Выбрать главу

Армения была, даже обязана была быть, потому что сына его угораздило заболеть ностальгией — тоской по родине. Боже правый… на свете тысячи хворей — но ведь и тысячи лекарств от них, а этот паршивец ухитрился подхватить ностальгию. Доктор сказал, это, мол, болезнь животных, а не человека: персидский тигр, к примеру, не выживет в Германии или ещё где; прописал лекарства, но добавил, что проку от них не будет: ребёнка излечит только родина.

— Где он родился?

— В этом, как его… Зангезур, что ли… В Кафане.

— А где это?

— За рекой… как её… Аракс. По ту сторону. В России, словом.

— Не знаю, — сказал врач. — Но если ребёнок тебе дорог — довезёшь и туда. А не сможешь — медицина тут бессильна.

Боже, боже правый… Такое могло разве что пригрезиться в опиумном дыму старых как мир персидских сказок, десять тысяч лет назад, а теперь — надо же! — и впрямь случилось в Тавризе, в семье Герасима Атаджаняна, в 1927 году.

И вот Герасим Атаджанян, в прошлом антикоммунист, пристегнул к поясу маузер, подхватил сынишку на закорки, перешёл ночью Аракс и поднялся в горы.

Солнце подало знак, и наступило утро, утро синих ущелий и жёлтых гор; к небу поднимались дымки кочевий — тут Арцваника, там Гехануша, а вон там Давид-бека и Цава. Голубым туманом курились дальние леса, ущелья и пропасти в ущельях, золотыми клубами туманной пыльцы курились горные вершины и главы вершин. И Герасим понял, что окаянной животной хворью может заболеть не только ребёнок.

Наступило утро — и отряд красной милиции выстроился во дворе Горисского ревкома и по команде «Марш!» отправился брать нарушителя границы Герасима Атаджаняна.

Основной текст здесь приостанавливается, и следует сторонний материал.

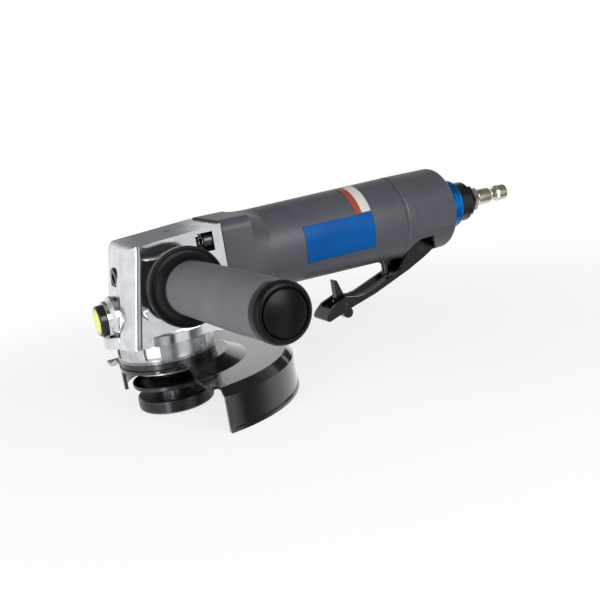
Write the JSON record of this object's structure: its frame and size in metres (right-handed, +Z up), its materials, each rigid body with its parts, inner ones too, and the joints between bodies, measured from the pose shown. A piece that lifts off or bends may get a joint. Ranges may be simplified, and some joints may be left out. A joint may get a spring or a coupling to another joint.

— Гянджунц Симон! — крикнул Герасим, засевший в расщелине скалы. — Гянджунц Симон, будь человеком и поступай как человек. Ребёнок болен, понял?

— Атаджанян Герасим! — крикнул в ответ командир красного отряда. — Думаешь, удрал в Тавриз, так и от расплаты ушёл? Выходи, сдавайся!

— Гянджунц Симон! Пока кровь твоя не пролилась, в тебе течёт, иди-ка ты своей дорогой.

Слава меткого стрелка, ребёнок, удачное укрытие и мысль о том, что эти горы родные не только для них, но и для Герасима, — всё это заставило красный отряд повернуть назад без него; мирно беседуя, милиционеры спустились с гор, перевалили ещё через одни горы, снова спустились, уже в Горис, и доложили, что нарушителя границы не обнаружено. А нарушитель бродил вверх и вниз по тропам своего детства, утолял жажду, припадая к ледяным родникам своего детства, и говорил сыну:

— Вот этот родник — Студёный ключ, этот — Слепое око. Запоминай! Тут вот — Медвежий лог. А это — дуб. Не золотой, конечно, дубов на свете видимо-невидимо, но этот дуб — особенный. Это дерево росло рядом с нашим дедом, а теперь вот оно, рядом с нами. Из Тавриза ещё дальше подашься — в Египет или хоть в Америку, — это твоё дерево, оно с тобой будет. Заболеешь, спросят, чего душа хочет, скажешь: тот дуб, что рядом с дедами жил.

И смотрел Герасим, и видел своего деда; с топором за поясом тот медленно шёл вверх по склону, а за ним так же медленно шёл его чалый, тоже крепко тронутый сединой пёс. Герасим помнил его: то был двести двадцатый из семисот волкодавов, служивших роду Атаджанянов, и теперь настала его очередь без остатка передать потомкам и инстинкты, и ум своих предков — овчарок.

И смотрел Герасим, и видел румяного малыша Герасима, и подростка Герасима с каплями пота на опушенной верхней губе, и юношу Герасима с выгнутой дугой бровью — и все они, то отставая, то вырываясь вперёд, поднимались к роднику. И прислушивался Герасим, и слышал голоса всех своих возрастов на одних и тех же вечных склонах, и голоса тех, о ком знал понаслышке. И полыхало вокруг море красных маков, и зеленее зелёного были луга, и звенел в вышине хор жаворонков, и всё это множилось и приумножалось многократно, потому что для Герасима краснели, зеленели и звенели маки, луга и жаворонки всех его возрастов.